Problem to solve: Could you write out the opening lines of the data, word for word, stopping after the line that contains "import Module from 'manifold-3d';"?

Data lines:
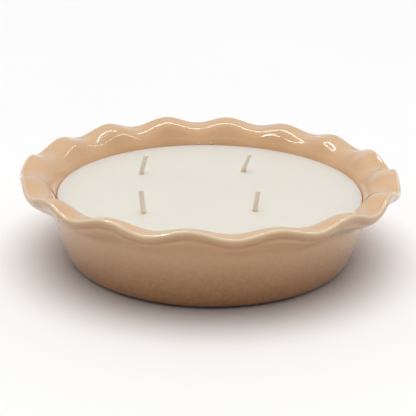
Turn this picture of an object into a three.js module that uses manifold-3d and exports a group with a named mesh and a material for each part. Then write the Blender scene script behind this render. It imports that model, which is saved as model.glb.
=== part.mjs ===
// A candle poured in a ceramic pie dish with a ruffled rim.
// Millimetres, +Z up. The origin is the centre of the dish's flat base, and the dish's axis is Z.
// An angle round the dish is counted from the front, -Y, towards +X.

import * as THREE from 'three';
import { mergeVertices } from 'three/addons/utils/BufferGeometryUtils.js';
import Module from 'manifold-3d';

// ---- Driving dimensions: the dish ----
const wallSlope = 0.321;          // how far the wall leans out for each millimetre of height
const baseRadius = 77.7;          // where the wall's outer line meets the table
const baseEdgeRadius = 6;         // rounding between the base and the wall
const floorThickness = 5;
const floorCornerRadius = 7;      // rounding inside, between the floor and the wall
const wallThickness = 6;          // measured level, not square to the wall
const outerFlareStart = 29.5;     // height where the outside leaves its straight taper

// ---- Driving dimensions: the ruffled rim ----
const rimRadius = 100;            // middle of the lip's bead
const rimHeight = 44.9;           // the same point's mean height
const lipRadius = 1.85;           // the bead is a round of twice this thickness
const waves = 16;
const waveRise = 2;               // half the height between a crest and a dip
const waveReach = 0.5;            // a dip stands this much further out than the mean
const waveStart = 6.5;            // degrees from the front to the first dip
const innerLipTilt = 21;          // degrees: how steeply the inside runs into the lip
const outerLipTilt = 64;          // degrees: the same for the outside
const innerFlarePull = [0.8, 0.145];
const outerFlarePull = [0.4, 0.44];

// The rim is shaped by hand: its waves aren't quite alike, and it leans a little to one side. Each entry
// is a size, the times that it repeats round the rim, and the degrees at which it peaks.
const phaseDrift = [[0.54, 1, -97], [0.29, 2, -17], [0.2, 3, 50]];     // radians of a wave
const riseDrift = [[0.1, 1, 123], [0.09, 2, 67], [0.18, 3, -36]];      // share of waveRise
const liftDrift = [[1.27, 1, -48], [0.5, 2, 1]];                       // millimetres up

// ---- Driving dimensions: the wax and the wicks ----
const waxLevel = 34.4;
const gap = 0.3;                  // clearance that separates touching pieces
const wickRadius = 1.45;
const wickBend = 0.12;            // softness of the bend at the wax, as a share of the free height
const wicks = [
  { name: 'wick_back_left', x: -39.5, y: 25.6, height: 10.9, leanX: 3.0, leanY: 0.8 },
  { name: 'wick_back_right', x: 18.8, y: 32.3, height: 10.4, leanX: 3.8, leanY: -0.6 },
  { name: 'wick_front_left', x: -33.5, y: -37.0, height: 12.0, leanX: -1.3, leanY: 0.6 },
  { name: 'wick_front_right', x: 23.4, y: -31.4, height: 10.8, leanX: 1.4, leanY: -0.5 },
];

// ---- Fineness ----
const columnsPerWave = 10;
const flareSteps = 7;
const beadSteps = 5;
const cornerSteps = 3;
const waxSegments = 80;
const wickSides = 10;
const wickSteps = 10;

// ---- Colours ----
const glaze = new THREE.MeshStandardMaterial({ color: 0xd9b692, roughness: 0.12, metalness: 0 });
const wax = new THREE.MeshStandardMaterial({ color: 0xebe7df, roughness: 0.55, metalness: 0 });
const cotton = new THREE.MeshStandardMaterial({ color: 0xe0cdaf, roughness: 0.8, metalness: 0 });

const wallAngle = Math.atan(wallSlope);
const columns = waves * columnsPerWave;

const outerWall = (z) => baseRadius + wallSlope * z;
const innerWall = (z) => outerWall(z) - wallThickness;

function drift(terms, angle) {
  return terms.reduce((sum, [size, times, peak]) => {
    return sum + size * Math.cos(times * (angle - THREE.MathUtils.degToRad(peak)));
  }, 0);
}

// +1 in the middle of a dip, where the rim lies lowest and furthest out, and -1 on a crest.
function wave(angle) {
  const turn = waves * (angle - THREE.MathUtils.degToRad(waveStart)) + drift(phaseDrift, angle);
  return (1 + drift(riseDrift, angle)) * Math.cos(turn);
}

function beadCentre(angle) {
  const dip = wave(angle);
  const radius = rimRadius + waveReach * dip;
  const height = rimHeight - waveRise * dip + drift(liftDrift, angle);
  return new THREE.Vector2(radius, height);
}

const direction = (angle) => new THREE.Vector2(Math.cos(angle), Math.sin(angle));

// A curve that leaves the tapered wall along its slope and runs into the lip at the given tilt.
function flare(wallPoint, lipPoint, lipTilt, pull) {
  const reach = wallPoint.distanceTo(lipPoint);
  const alongWall = direction(Math.PI / 2 - wallAngle).multiplyScalar(reach * pull[0]);
  const alongLip = direction(lipTilt).multiplyScalar(reach * pull[1]);
  return new THREE.CubicBezierCurve(
    wallPoint,
    wallPoint.clone().add(alongWall),
    lipPoint.clone().sub(alongLip),
    lipPoint,
  );
}

// The arc that rounds the corner between a level plane and the tapered wall, from the plane to the wall.
function cornerArc(cornerRadius, cornerHeight, rounding) {
  const setback = rounding * Math.tan((Math.PI / 2 - wallAngle) / 2);
  const centre = new THREE.Vector2(cornerRadius - setback, cornerHeight + rounding);
  return Array.from({ length: cornerSteps + 1 }, (_, i) => {
    const turn = THREE.MathUtils.lerp(-Math.PI / 2, -wallAngle, i / cornerSteps);
    return centre.clone().add(direction(turn).multiplyScalar(rounding));
  });
}

// The dish's section at an angle: across the floor, up the inside, over the lip, down the outside and
// in under the base. Its two ends are the rings next to the axis points.
function dishSection(angle) {
  const bead = beadCentre(angle);
  const innerTilt = THREE.MathUtils.degToRad(innerLipTilt);
  const outerTilt = THREE.MathUtils.degToRad(outerLipTilt);
  const innerTurn = innerTilt + Math.PI / 2;
  const outerTurn = outerTilt - Math.PI / 2;
  const onBead = (turn) => bead.clone().add(direction(turn).multiplyScalar(lipRadius));

  const innerStart = waxLevel - 2;
  const inside = flare(
    new THREE.Vector2(innerWall(innerStart), innerStart),
    onBead(innerTurn),
    innerTilt,
    innerFlarePull,
  );
  const outside = flare(
    new THREE.Vector2(outerWall(outerFlareStart), outerFlareStart),
    onBead(outerTurn),
    outerTilt,
    outerFlarePull,
  );
  const lip = [];
  for (let i = 1; i < beadSteps; i += 1) {
    lip.push(onBead(THREE.MathUtils.lerp(innerTurn, outerTurn, i / beadSteps)));
  }
  return [
    ...cornerArc(innerWall(floorThickness), floorThickness, floorCornerRadius),
    ...inside.getPoints(flareSteps),
    ...lip,
    ...outside.getPoints(flareSteps).reverse(),
    ...cornerArc(baseRadius, 0, baseEdgeRadius).reverse(),
  ];
}

// Joins a ring of sections, and a point on the axis at each of their ends, into one closed surface.
function revolve(sectionAt, firstHeight, lastHeight, count) {
  const sections = Array.from({ length: count }, (_, i) => sectionAt((2 * Math.PI * i) / count));
  const rings = sections[0].length;
  const positions = sections.flatMap((section, i) => {
    const angle = (2 * Math.PI * i) / count;
    return section.flatMap((p) => [p.x * Math.sin(angle), -p.x * Math.cos(angle), p.y]);
  });
  const firstPole = count * rings;
  const lastPole = firstPole + 1;
  positions.push(0, 0, firstHeight, 0, 0, lastHeight);
  const faces = [];
  for (let i = 0; i < count; i += 1) {
    const here = i * rings;
    const next = ((i + 1) % count) * rings;
    faces.push(firstPole, here, next);
    for (let j = 0; j < rings - 1; j += 1) {
      faces.push(here + j, here + j + 1, next + j + 1);
      faces.push(here + j, next + j + 1, next + j);
    }
    faces.push(lastPole, next + rings - 1, here + rings - 1);
  }
  const geometry = new THREE.BufferGeometry();
  geometry.setAttribute('position', new THREE.Float32BufferAttribute(positions, 3));
  geometry.setIndex(faces);
  geometry.computeVertexNormals();
  return geometry;
}

// Up through the wax in a straight line, then leaning over from the wax's surface to the tip.
class WickLine extends THREE.Curve {
  constructor(wick, bottom) {
    super();
    this.wick = wick;
    this.bottom = bottom;
  }

  getPoint(t, target = new THREE.Vector3()) {
    const { x, y, height, leanX, leanY } = this.wick;
    const z = THREE.MathUtils.lerp(this.bottom, waxLevel + height, t);
    const share = (z - waxLevel) / height;
    const lean = (share + Math.hypot(share, wickBend)) / 2;
    return target.set(x + leanX * lean, y + leanY * lean, z);
  }
}

function wickGeometry(wick) {
  const section = new THREE.Shape();
  section.absarc(0, 0, wickRadius, 0, 2 * Math.PI, false);
  return new THREE.ExtrudeGeometry(section, {
    extrudePath: new WickLine(wick, floorThickness + 2 * gap),
    steps: wickSteps,
    curveSegments: wickSides / 2,   // a round gets two sides for each
    bevelEnabled: false,
  });
}

// ---- Boolean cuts ----
const wasm = await Module();
wasm.setup();

function solid(geometry) {
  const bare = geometry.clone();
  bare.deleteAttribute('normal');
  bare.deleteAttribute('uv');
  const merged = mergeVertices(bare, 1e-3);
  return new wasm.Manifold(new wasm.Mesh({
    numProp: 3,
    vertProperties: Float32Array.from(merged.attributes.position.array),
    triVerts: Uint32Array.from(merged.index.array),
  }));
}

function geometryOf(manifold) {
  const mesh = manifold.getMesh();
  const geometry = new THREE.BufferGeometry();
  geometry.setAttribute('position', new THREE.BufferAttribute(mesh.vertProperties, 3));
  geometry.setIndex(new THREE.BufferAttribute(mesh.triVerts, 1));
  geometry.computeVertexNormals();
  return geometry;
}

// ---- Pieces ----
const candle = new THREE.Group();

function addPiece(name, geometry, material) {
  const mesh = new THREE.Mesh(geometry, material);
  mesh.name = name;
  candle.add(mesh);
}

addPiece('dish', revolve(dishSection, floorThickness, 0, columns), glaze);

// The wax fills the dish's round inside up to its level, a gap away from the wall, with a bore for each wick.
const waxBottom = floorThickness + gap;
const waxSection = [
  ...cornerArc(innerWall(waxBottom) - gap, waxBottom, floorCornerRadius),
  new THREE.Vector2(innerWall(waxLevel) - gap, waxLevel),
].reverse();
let waxBody = solid(revolve(() => waxSection, waxLevel, waxBottom, waxSegments));
for (const wick of wicks) {
  const bore = new THREE.CylinderGeometry(wickRadius + gap, wickRadius + gap, 2 * waxLevel, 2 * wickSides);
  bore.rotateX(Math.PI / 2);
  bore.translate(wick.x, wick.y, waxLevel);
  waxBody = waxBody.subtract(solid(bore));
}
addPiece('wax', geometryOf(waxBody), wax);

for (const wick of wicks) {
  addPiece(wick.name, wickGeometry(wick), cotton);
}

export default candle;
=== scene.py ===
"""A wax candle poured in a glazed pie dish with a ruffled rim: its dish, wax, wicks and studio.

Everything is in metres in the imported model's frame: +Z up, -Y towards the camera, the dish's axis on Z
and its base on the ground. An angle round the dish is counted from the front, -Y, towards +X.
"""

import math

import bpy
from mathutils import Matrix, Vector, noise


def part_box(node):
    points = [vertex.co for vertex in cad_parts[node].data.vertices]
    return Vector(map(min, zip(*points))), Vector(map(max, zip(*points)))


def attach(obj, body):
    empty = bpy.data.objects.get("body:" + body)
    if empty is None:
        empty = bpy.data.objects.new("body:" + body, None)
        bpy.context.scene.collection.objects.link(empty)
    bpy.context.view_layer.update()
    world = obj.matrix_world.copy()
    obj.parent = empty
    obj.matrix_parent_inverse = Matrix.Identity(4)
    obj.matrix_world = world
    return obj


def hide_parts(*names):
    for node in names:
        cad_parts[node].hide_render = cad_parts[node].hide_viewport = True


bl_info = {
    "name": "Candle in a Pie Dish",
    "version": (1, 0, 0),
    "blender": (4, 5, 0),
    "location": "3D View > Sidebar > Candle",
    "description": "Models a wax candle in a ruffled, glazed pie dish, with its wicks and a plain studio",
    "category": "Add Mesh",
}

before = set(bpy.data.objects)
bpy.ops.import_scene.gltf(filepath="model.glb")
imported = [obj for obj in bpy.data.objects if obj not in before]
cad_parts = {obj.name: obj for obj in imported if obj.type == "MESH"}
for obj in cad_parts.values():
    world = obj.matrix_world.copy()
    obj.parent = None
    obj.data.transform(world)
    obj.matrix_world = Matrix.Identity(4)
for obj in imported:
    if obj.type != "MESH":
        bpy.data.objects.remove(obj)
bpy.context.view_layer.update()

BODY = "root"
WICK_NODES = ("wick_back_left", "wick_back_right", "wick_front_left", "wick_front_right")
MM = 0.001
SAME_PLACE = 0.01 * MM                 # two places closer than this are one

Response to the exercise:
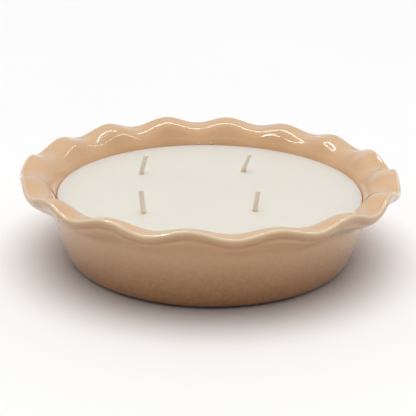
Turn this picture of an object into a three.js module that uses manifold-3d and exports a group with a named mesh and a material for each part. Then write the Blender scene script behind this render. It imports that model, which is saved as model.glb.
=== part.mjs ===
// A candle poured in a ceramic pie dish with a ruffled rim.
// Millimetres, +Z up. The origin is the centre of the dish's flat base, and the dish's axis is Z.
// An angle round the dish is counted from the front, -Y, towards +X.

import * as THREE from 'three';
import { mergeVertices } from 'three/addons/utils/BufferGeometryUtils.js';
import Module from 'manifold-3d';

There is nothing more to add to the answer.